Na clínica, começou por colocá-la como “revelação”, isto é, revelação da verdade, opondo-a às resistências, ao recalque; às inversões dialéticas fez corresponder um alcance da verdade. Depois considerou que a verdade só pode ser meio dita, que há uma impossibilidade de dizê-la toda, optou pela variedade da verdade, e pela verdade mentirosa. Mas, poderíamos considerar que ao trilhar este caminho que considera haver um progresso no caminhar das ideias – à maneira hegeliana – estaríamos alcançando um verdadeiro dito sobre a verdade? Poderíamos desconsiderar, se seguíssemos este argumento sua afirmação em Formulações sobre a causalidade psíquica, dos Escritos, de 1946? Lemos nesta passagem: “Está muito em moda em nossos dias “superar” os filósofos clássicos. Eu poderia igualmente ter partido do admirável diálogo com Parmênides. Pois nem Sócrates, nem Descartes, nem Marx, nem Freud podem ser “superados”, na medida em que conduziram suas investigações com essa paixão de desvelar que tem um objeto: a verdade”[6]. Aqui, a verdade é motor e paixão.
E, especialmente, a verdade como estrutura de ficção?
Quero destacar uma passagem do Seminário 20: Mais, ainda, na qual Lacan se refere à matemática; minha intenção é examinar e levar à discussão de saber em que medida esta referência de Lacan pode ser cotejada à verdade entendida como ficção. Diz Lacan: “o real só se poderia inscrever por um impasse da formalização. Aí é que eu acreditei poder desenhar seu modelo a partir da formalização matemática, no que ela é a elaboração mais avançada que nos tem sido dado produzir da significância. Essa formalização matemática da significância se faz ao contrário do sentido, eu ia quase dizendo a contra-senso”[7].
Muito se poderia dizer sobre a função da matemática nas abordagens lacanianas. Por exemplo, poderíamos enveredar pelo caminho de apontar, como faz Jacques-Alain Miller em “Ler um sintoma” e dizer que em um determinado momento “o sonho de Lacan era colocar a psicanálise no nível das matemáticas”[8], examinando que só aí o real não varia, mas que quando a física a aplica a noção de real se torna escorregadia fazendo com que o que para um é real, para outro não passa de semblante. A matemática é pura escrita, que não se refere a nenhuma realidade ou objeto específico; ao trazer os matemas para a psicanálise, Lacan trouxe para perto dela seu desejo de formalizá-la e transmiti-la elucidando, no entanto, que é preciso explicar os matemas e adentrando as explicações, deparamo-nos com as dificuldades da linguagem. O matema ao transmitir integralmente não funciona sem a linguagem, ele, portanto, claudica.
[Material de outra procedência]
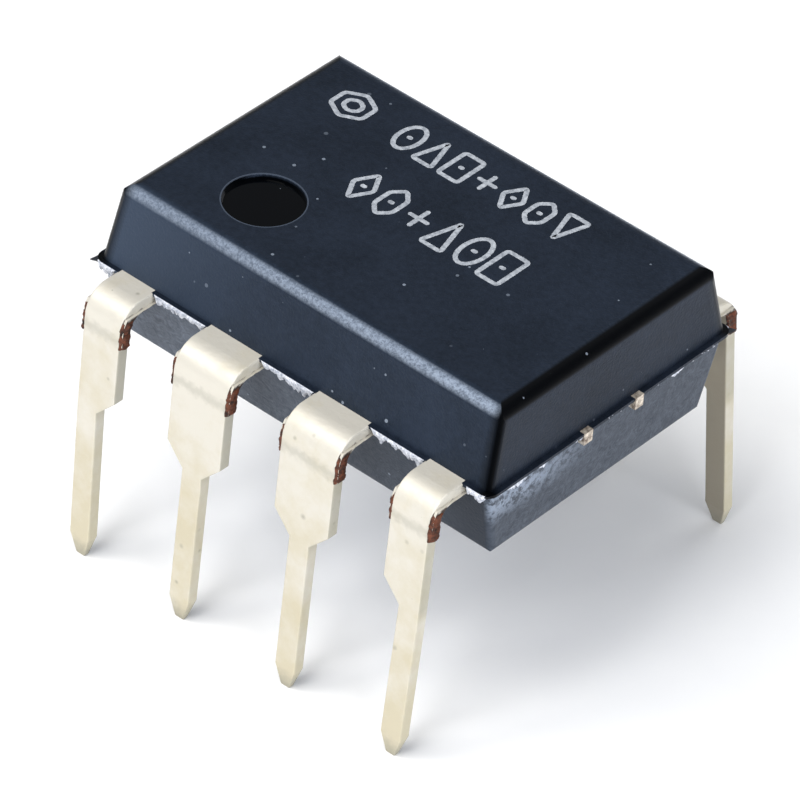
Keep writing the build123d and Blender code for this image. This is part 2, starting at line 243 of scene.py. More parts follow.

A matemática é um exemplo de uma ficção no sentido de uma “construção lógica ou artística à qual não há correspondência na realidade”[9], tendo seus axiomas e seu sistema de deduções, o isto não quer dizer nada, se faz ao contrário do sentido. Pergunta Lacan: “a formalização da lógica matemática, tão bem feita para só se basear na escrita, não poderá ela nos servir no processo analítico, no que ali se designa isso que invisivelmente retém os corpos?’’[10]. Vemos, assim, surgir o corpo, o parlêtre tomado no dispositivo analítico que pode revelar em seu sintoma, em seu sofrimento, a verdade como ficção. A verdade côngrua, congruente, não aquela do sistema lógico aristotélico, mas aquela que não pretende ser toda, a do semi-dizer.
Na clínica é fundamental examinar a fecundidade da verdade mesmo que semi-dita ou entendida como ficção. “O objetivo, é que o gozo se confessa, e justamente, porque ele pode ser inconfessável”[11].
Jacques-Alain Miller chama a atenção para a questão de haver, poderíamos assim dizer, três tempos em uma análise, aquela que começa, aquela que continua e aquela que termina. Afirma: “Passa-se evidentemente pelo momento da decifração da verdade do sintoma, mas chega-se aos restos sintomáticos e aí não se diz stop. O analista não diz stop e o analisante não diz stop. A análise, nesse período, é feita da confrontação direta do sujeito com o que Freud chamava de restos sintomáticos e aos quais conferimos um estatuto completamente diferente. Sob o nome de restos sintomáticos, Freud esbarrou no real do sintoma, no que do sintoma é fora de sentido”[12].